If one were to strip away the theatrical gimmicks used in Planet 8 (the giant spacecraft/robot flown in at the beginning of Act I, the filmed cloud sequences which looked as if they had been borrowed from Koyannisqatsi, and Doeg's long, spoken monologue, accompanied by an unending series of broken chords, which concluded the opera) one would be left with the nagging impression that, like Gertrude Stein's famous description of Oakland, "there was no there there."

I suppose the real kick in the pants is that the Houston audience embraced Planet 8 with such surprising enthusiasm. Performances consistently sold out (no doubt due to the success of HGO's clever posters) and, instead of walking out in droves, people sat attentively through each performance, claiming that they were trying to "tune in" to the opera's "message."

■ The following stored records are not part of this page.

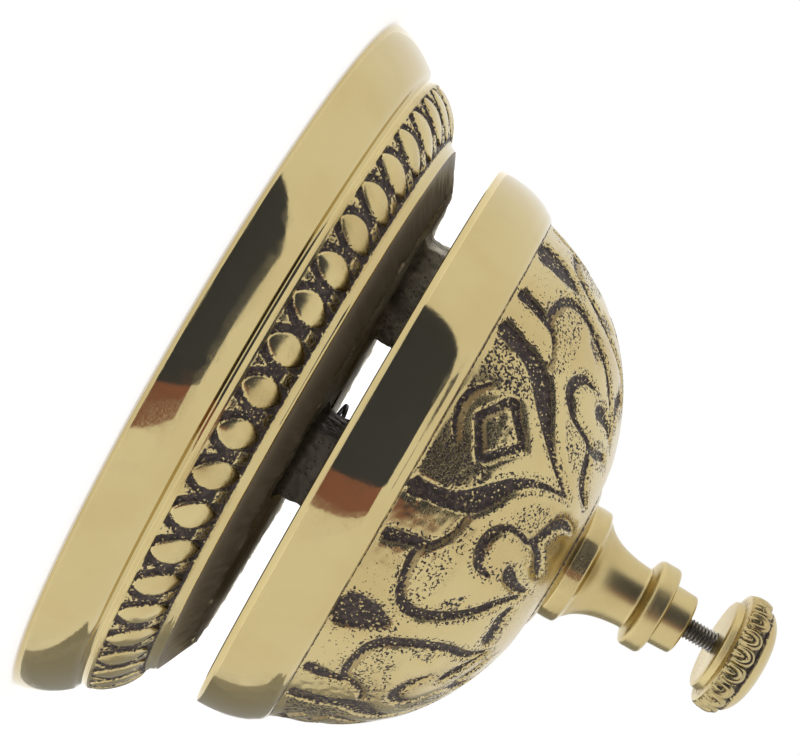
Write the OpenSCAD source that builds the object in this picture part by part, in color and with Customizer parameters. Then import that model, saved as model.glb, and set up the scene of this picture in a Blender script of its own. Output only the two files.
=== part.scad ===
// Counter service bell: a press knob on top drives a striker inside a hanging brass bell.
// Millimetres. +Z is up along the axis of the bell, and z = 0 is the face that the base stands on.
// The bell hangs from a front leg on the -Y side and a back leg, and the striker leg is on the -X side.

/* [Base] */
// Diameter of the base at its widest, close above the table
base_d = 100; // [98:0.5:106]
// Height of the rough top of the base
base_h = 17.2; // [16:0.1:18]
// Height of the polished rim of the base
rim_h = 6.7; // [6:0.1:7.2]
// Thickness of the walls of the base casting
base_wall = 4; // [3:0.25:5]
// Radius of the boss in the middle of the hollow base
boss_r = 8; // [7:0.5:9]

/* [Legs] */
// Distance from the axis to the middle of each cast leg
leg_mid = 20.6; // [20:0.1:21]
// Length of each leg, measured outwards
leg_l = 14.4; // [13:0.1:15]
// Width of each leg, measured across
leg_w = 9.6; // [9:0.1:11]
// Height of the flat top of the two legs that carry the bridge
leg_top = 33; // [32.5:0.1:34]
// Direction of the back leg, in degrees from +X towards +Y
back_turn = 63; // [60:1:66]

/* [Bell] */
// Diameter of the mouth of the bell
bell_d = 80.2; // [79:0.1:82]
// Height of the rim of the bell above the table
bell_z = 21; // [20.6:0.1:21.2]
// Height of the crown of the bell, where the finial sits
crown_z = 54; // [53.8:0.1:56]
// Thickness of the wall of the bell
bell_wall = 2.6; // [2.2:0.1:2.8]

/* [Finial and knob] */
// Diameter of the flange of the finial
flange_d = 16.7; // [16:0.1:20]
// Height of the top of the finial
finial_top = 72; // [71:0.1:73]
// Diameter of the knob round its beaded band
knob_d = 16.8; // [15:0.1:20]
// Height of the underside of the knob at rest
knob_z = 76.6; // [76.4:0.1:78]
// Height of the knob from its underside to its top
knob_h = 7; // [6.6:0.1:8]

/* [Mechanism] */
// Travel of the knob
travel = 3.5; // [3:0.1:3.6]
// Diameter of the threaded rod
rod_d = 3; // [3:0.01:3.04]
// Diameter of the hollow threaded post
post_d = 6; // [5.8:0.1:6.4]
// Height of the pivot pin of the striker
pivot_z = 28.5; // [28.4:0.05:28.6]
// Diameter of the pivot pin
pin_d = 2.5; // [2.2:0.1:2.6]
// Distance from the pivot to the middle of the striker head
head_reach = 12.6; // [12.5:0.05:12.7]
// Radius of the striker head
head_r = 2.65; // [2.4:0.05:2.7]
// Angle of the striker arm below level at rest
arm_drop = 14; // [13:0.5:15]

/* [Hidden] */
$fn = 96;

base_r = base_d / 2;
bell_r = bell_d / 2;
rod_r = rod_d / 2;
post_r = post_d / 2;
pin_r = pin_d / 2;
running = 0.06;           // radial clearance of the rod and the pivot
snug = 0.01;              // radial clearance of screwed and pressed pairs
leg_in = leg_mid - leg_l / 2;
leg_out = leg_mid + leg_l / 2;
carriers = [-90, back_turn];  // directions of the two legs that carry the bridge
leg_over_pivot = 3.6;     // height of the striker leg above its pivot

// Heights along the axis of the mechanism
well_z = 11;              // floor of the spring well in the base
bush_z = 5.5;             // foot of the boss and of the guide bush
washer_t = 0.6;
washer_r = 4.2;
well_r = 4.6;
fork_gap = 0.25;          // play between the fork and each collar
pad_r = 1.5;              // radius of the rounded fork tips
collar_r = 3.2;
collar_h = 2.5;
upper_z = pivot_z + pad_r + fork_gap;
lower_z = pivot_z - pad_r - fork_gap - collar_h;
spring_low = well_z + washer_t;
spring_high = lower_z - washer_t;
spring_mid_r = 3;
wire_r = 0.3;
bridge_t = 4;
hub_r = 7.5;
hub_top = leg_top + 7;
nut_h = 3;
nut_corner_r = 5.8;
screw_r = 2;
screw_l = 7.5;            // length of a bridge screw in its leg
screw_thread_end = 0.5;   // room left under a bridge screw
screw_head_r = 3.5;
screw_head_h = 2.4;
screw_slot_w = 0.8;
screw_slot_d = 1;
crown_in = crown_z - 2.5;
post_top = finial_top - 6;
rod_foot = 6.5;
rod_grip = 4.2;           // length of the rod inside the knob
seat_nut_h = 3.6;
seat_nut_r = 9;
clip_r = 1.2;             // how far a clip stands out from the pin
clip_t = 0.6;
set_screw_r = 0.6;
bush_wall = 0.9;
spigot_r = 0.9;           // radius of the threaded end of the striker arm
striker_nut_r = 2.6;
fork_root = -5;
slot_w = 3.2;
slot_z = 22.5;
lever_t = 2.4;
nut_at = 8.6;             // distance from the pivot to the striker nut
nut_t = 1.5;

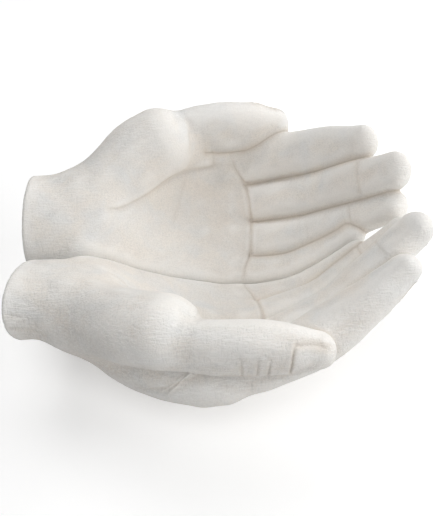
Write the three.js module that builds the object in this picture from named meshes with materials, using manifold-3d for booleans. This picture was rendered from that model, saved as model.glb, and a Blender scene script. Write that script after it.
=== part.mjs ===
// Two cupped hands, cast in plaster-white resin and joined along the little fingers into a bowl.
// Sizes are millimetres. The fingers point along +X, the left hand is on the +Y side and Z is up.
// The left hand is modelled, and the right hand is its mirror image across the seam plane Y = 0.

import * as THREE from 'three';
import { mergeVertices } from 'three/addons/utils/BufferGeometryUtils.js';
import Module from 'manifold-3d';

// Where the castings are trimmed: at the seam, under the base and square across each wrist
const SEAM_GAP = 0.3;
const BASE_HEIGHT = 0;
const WRIST_CUT = {
  left: { reach: 117.5, leanDown: 1, leanOutward: -4 },
  right: { reach: 112, leanDown: 12, leanOutward: 9 },
};

// Two dowels line the castings up across the seam
const DOWEL_DIAMETER = 8;
const DOWEL_REACH = 15;
const DOWEL_CLEARANCE = 0.3;
const DOWEL_SIDES = 24;

// Felt pads sit in shallow recesses in the flat base
const PAD_DIAMETER = 14;
const PAD_THICKNESS = 2.5;
const PAD_RECESS = 1;
const PAD_CLEARANCE = 0.3;
const PAD_SIDES = 24;
const PAD_FRONT = 16;
const PAD_BACK = -27;
const PAD_FROM_SEAM = 16;

// Facet size, longer along the plain wrist than over the fingers
const FACET = { alongWrist: 8, alongFingers: 5.2, across: 5.2, up: 5.2 };

// How softly the forms run into each other
const BLEND = { fingers: 3, knuckles: 5, palm: 8, wrist: 14, thumb: 4, sole: 16 };

// How square a limb's section is: 2 is an oval
const SQUARENESS = { palm: 2, fingers: 2.5 };

// Spacing of the sections that are worked out along a limb
const SECTION_SPACING = 6;

// A limb is a row of oval sections along a smooth path. Its half width, its depth to the palm side,
// its depth to the back and the way its palm side faces are given along the path.
const WRIST = {
  path: [[-132, 32, 59], [-99, 33, 58], [-74, 39, 56]],
  halfWidth: [32.5, 31.5, 31.5], palmDepth: [24, 23, 23], backDepth: [24, 20, 20.5],
  facing: [[0, -0.5, 0.87], [0, -0.45, 0.9]],
};
const PALM = {
  index: {
    path: [[-74, 53, 63], [3, 86, 46]],
    halfWidth: [15, 15], palmDepth: [13, 12.5], backDepth: [16, 11.5],
    facing: [[0, -0.45, 0.9], [0, -0.55, 0.83]],
  },
  middle: {
    path: [[-74, 44, 58], [9, 62, 33]],
    halfWidth: [15, 15], palmDepth: [13, 11.5], backDepth: [16, 16],
    facing: [[0, -0.45, 0.9], [0, -0.5, 0.87]],
  },
  ring: {
    path: [[-74, 33, 54], [9, 39, 24]],
    halfWidth: [15, 14], palmDepth: [13, 11.5], backDepth: [16, 16],
    facing: [[0, -0.4, 0.92], [0, -0.42, 0.9]],
  },
  little: {
    path: [[-74, 23, 51], [7, 16, 16]],
    halfWidth: [15, 14], palmDepth: [13, 11.5], backDepth: [16, 15],
    facing: [[0, -0.3, 0.95], [0, -0.2, 0.98]],
  },
  thumbBall: {
    path: [[-80, 51, 66], [-58, 62, 73.5], [-37, 76, 84], [-25, 81, 87.5]],
    halfWidth: [17.5, 23, 26, 20.5], palmDepth: [18.5, 20.5, 20.5, 17.5], backDepth: [18.5, 20.5, 20.5, 16.5],
    facing: [[0, -0.7, 0.7], [0, -0.6, 0.8]],
  },
  handEdge: {
    path: [[-79, 14, 48], [-40, 12, 28], [-9, 11, 18]],
    halfWidth: [17.5, 16, 14], palmDepth: [17.5, 16, 12.5], backDepth: [17.5, 16, 14],
    facing: [[0, -0.3, 0.95], [0, -0.2, 0.98]],
  },
  indexFlank: {
    path: [[-76, 52, 54], [-55, 66, 47], [-30, 80, 47.5], [-10, 86.5, 46]],
    halfWidth: [11, 16, 16.5, 15], palmDepth: [11, 16, 16.5, 15], backDepth: [11, 16, 16.5, 15],
    facing: [[0, -0.7, 0.7], [0, -0.7, 0.7]],
  },
  thumbWeb: {
    path: [[-31, 76, 77], [-4, 84.5, 71.5], [14, 87.5, 69.5], [34, 87.5, 74], [50, 85, 79]],
    halfWidth: [14, 13.5, 11, 8, 5], palmDepth: [9.5, 7.5, 6.5, 6, 5], backDepth: [10.5, 10, 9, 7, 5],
    facing: [[0, -0.6, 0.8], [0, -0.6, 0.8]],
  },
  fingerRoots: {
    path: [[19, 80, 55], [20, 58, 39], [20, 35, 28], [17, 12, 19]],
    halfWidth: [8, 8], palmDepth: [7.5, 7.5], backDepth: [7.5, 7.5],
    facing: [[0, -0.5, 0.87], [0, -0.3, 0.95]],
  },
};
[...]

During rehearsals for Planet 8, a conductor remarked to me that Glass's skills at orchestration seemed to be growing by leaps and bounds. My own feeling (that the composer had discovered two new chords and a horn) was reinforced when, several weeks later, I attended the Santa Fe Opera's production of Feuersnot (a one-act opera written by the young Richard Strauss). At that point I became painfully aware of how much stronger Strauss's skills were, how much more his talent had to say, and how much more adroitly he showcased his artistic product with a complexity of sound and fury that -- even when assisted computers, synthesizers and a host of electronic toys -- Philip Glass could not begin to approach.

Therefore, despite Glass's unprecedented commercial success, my experience with Planet 8 warns me that we're dealing with a case of the Emperor's new clothes in which extensive media hype seems to have clouded many people's vision. At its worst, this alarming phenomenon signifies that the man who took minimalism past Muzak (and went on to achieve frightening new extremes in artistic vapidity) has finally hooked into the market segment which can truly appreciate his accomplishments.

It seems like a marriage made in heaven, heaven, heaven, heaven, heaven. Or Hell, Hell, Hell, Hell, Hell. Oh, Dolly? Dolly? Dolly? Dolly? Dolly?